The yearslong collaboration between the foundation and Jamaica’s Forestry Department began when the latter started replanting native forests, mostly timber trees such as blue mahoe and mahogany, that are more evolved to withstand strong winds.
“The plan is to use more and more natives in our reforestation programs and to transition some of the existing areas that have a high percentage of nonnative species,” Henry said. “This will increase the resilience of these spaces, particularly in light of the threat — the obvious and current problem of hurricanes in Jamaica.”

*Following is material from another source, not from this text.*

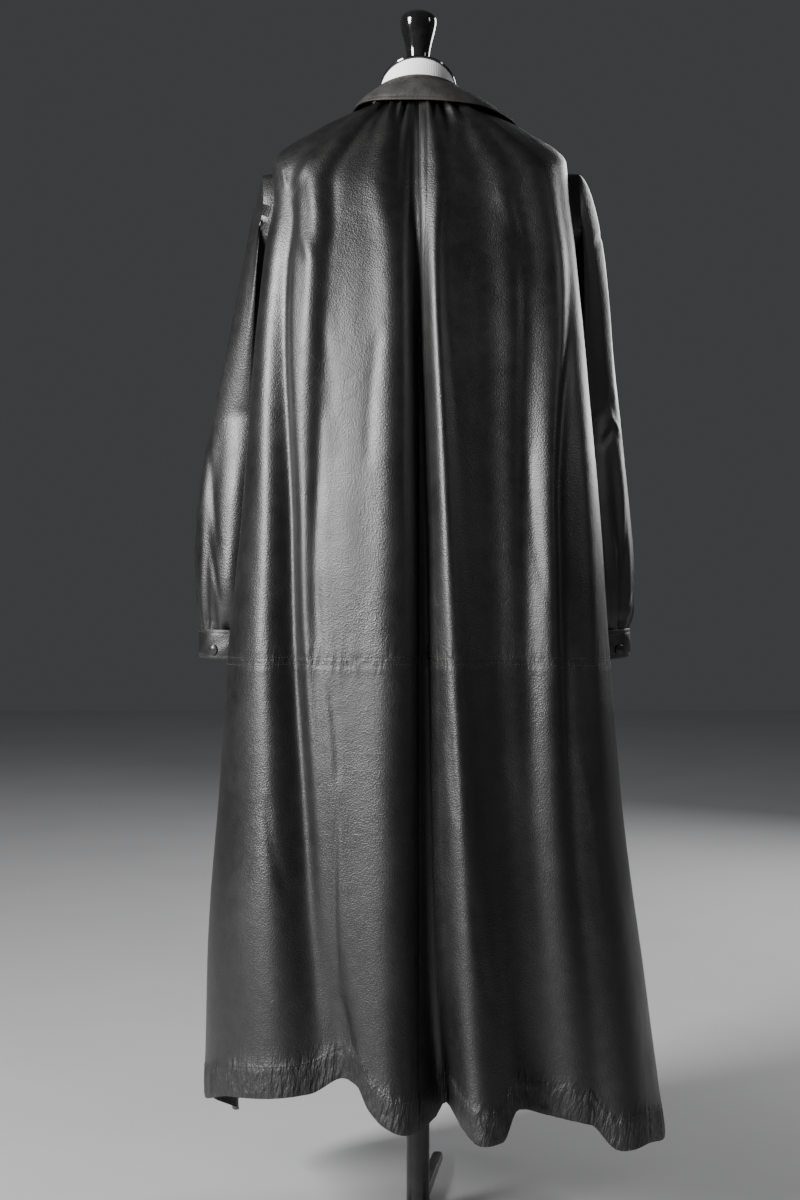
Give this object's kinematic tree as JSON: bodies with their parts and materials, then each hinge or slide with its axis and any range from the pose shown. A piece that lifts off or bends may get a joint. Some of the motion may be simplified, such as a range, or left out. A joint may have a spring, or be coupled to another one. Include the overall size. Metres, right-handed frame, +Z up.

The couple approached the local government with the idea of also distributing fruit trees, which have the added benefit of offering a bountiful harvest every year without the need to replant a crop.
After moving to the United States for Mike McLaughlin’s job as an actuary in 1978, the McLaughlins settled down in the Chicago area a decade later. But their connection to their homeland remained strong, especially in the early 2000s when they began feeling an itch to take action because of the climate crisis and its consequences for island nations such as Jamaica. And so Trees That Feed was founded.
The way the partnership works in Jamaica, the foundation gives the Forestry Department grants to buy cuttings from the country’s plant nurseries, which the government then distributes among small farmers at no cost.
“We do get our hands dirty, but us two little people can’t plant half a million trees,” Mike McLaughlin said. “We work with farmers. They really know what they’re doing.”
“So we don’t go in and impose,” his wife added.
The farmers want a sense of ownership over the trees, she said, which carries on to the small businesses that can grow from selling the fruit.
The program facilitates food security and income generation, said Henry, the head of Jamaica’s Forestry Department.
“You heard of win-win? Well, this is win-win-win-win,” Mike McLaughlin said. “The win is nutrition. The win is the environment. And the win is the economy. … And our donors are generous people, and I would say they are winning too. They want to help, and we give them a way to help that is very efficient.”